The word problem says that 1meter=3.28feet, but the answer needs to be per cubic meter, so you have to transform 1m=3.28ft in cubic:
(1m)^3 = (3.28ft)^3
1m^2 = 35.3ft^3

Then you just need to multiply 35.3 per 2.1 (max density):
35.3*2.1 = 74.13 ;)
• Me the whole time . . so confused
o
• 1meter-3.28feet
Cube both sides, (since we are asked to leave our answer in computers per cubicmeter)
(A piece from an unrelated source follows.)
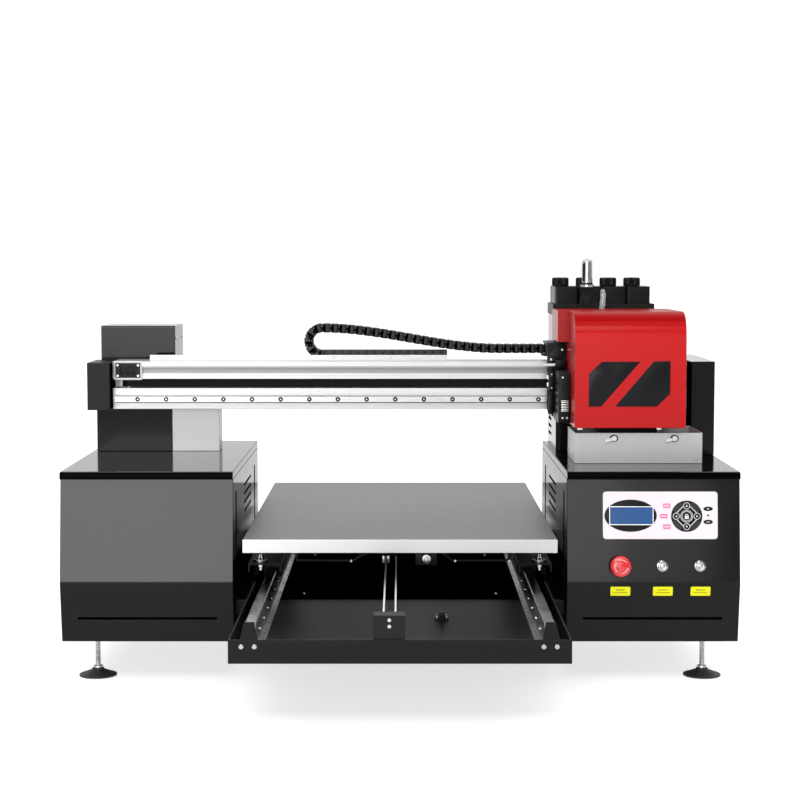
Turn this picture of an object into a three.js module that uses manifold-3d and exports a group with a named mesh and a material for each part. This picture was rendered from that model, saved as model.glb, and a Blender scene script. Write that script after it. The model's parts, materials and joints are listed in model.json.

.:1cubicmeter-35.29cubicfeet

and we were told that the room must not exceed 2.1 computers per cubicfoot, i.e,

2.1computers-1cubicfoot.

now, the question is... how many computers will contain 1cubicmeters and 1cubicmeters is equal to 35.29cubicfeet

so, translating the above we have, how may computers will contain 35.29cubicfeet,

and 2.1coputers-1cubicfoot
xcomputer-35.29cubicfeet (i.e 1cubicmeter)
so, when we cross-multiply, we have x to be equal to 35.29 X 2.1 = 74.10computers per 35.29cubicfeet
= 74.10computers per 1cubicmeter.
• Can you dumb this down for me
• Don't make a diagram!
Except just use this:
1m = 3.28ft
1m^3 = (3.28)^3 = 35.28
Now multiply it with given 2.1 as 2.1 x 35.28 = 74.10
Easy
• shouldn't 3.28^3 be divided by 2.1 in order to see how many computers can fit in, instead of multiplying?
• Ok, so I was looking at Natalie's answer down below and it really helped me to understand. I was gonna copy and paste her answer here, but I didn't wanna take the credit so I think it'd be helpful if you looked at her answer below.
• im confused as to why he multiplied the 3.28^3 with 2.1, can anyone explain why ?
• The 3.28^3 is the volume of the server room in ft^3. He multiplied it by 2.1 because the question states that only 2.1 computers can fit in a cubic foot of the volume.

1 ft^3 = 2.1 computers
3.28^3 or approx. 35.29 ft^3 x 2.1 comp/ft^3 =
approx. 74.10 computers.

The answer is over cubic meters because (3.28^3) ft^3 = (1) m^3 (which is stated in the question itself).
• I get where he got 35.28ft^3 but why did he multiply it by 2.1ft^3 ?
• He's multiplying 35.28ft^3 with 2.1 computers per ft^3, not just ft^3. There's a big difference. By multiplying these numbers, we can get how many computers can be put in 35.28ft^3
• One way to look at this:

Given:
(1ft)^3 = 2.1 ----1
1m = 3.28ft ---- 2

Working:
1ft = (1/3.28)m ---- 2'
[(1/3.28)m]^3 = 2.1 ---- 2' into 1

[1/(3.28)^3]m^3 = 2.1
m^3 = 2.1(3.28)^3
• I don't understand why he multiplied by density?
• Good Question. The density in this problem gives a ratio for the number of computers to cubic feet.One of the reasons he multiplied by the density was to get the units (ft3) to cancel, which leaves the cubic meters by themselves. Also, this method, known as the "factor label method" is a common means on unit conversion, which is what this problem involves (converting computers per cubic foot into computers per cubic meter.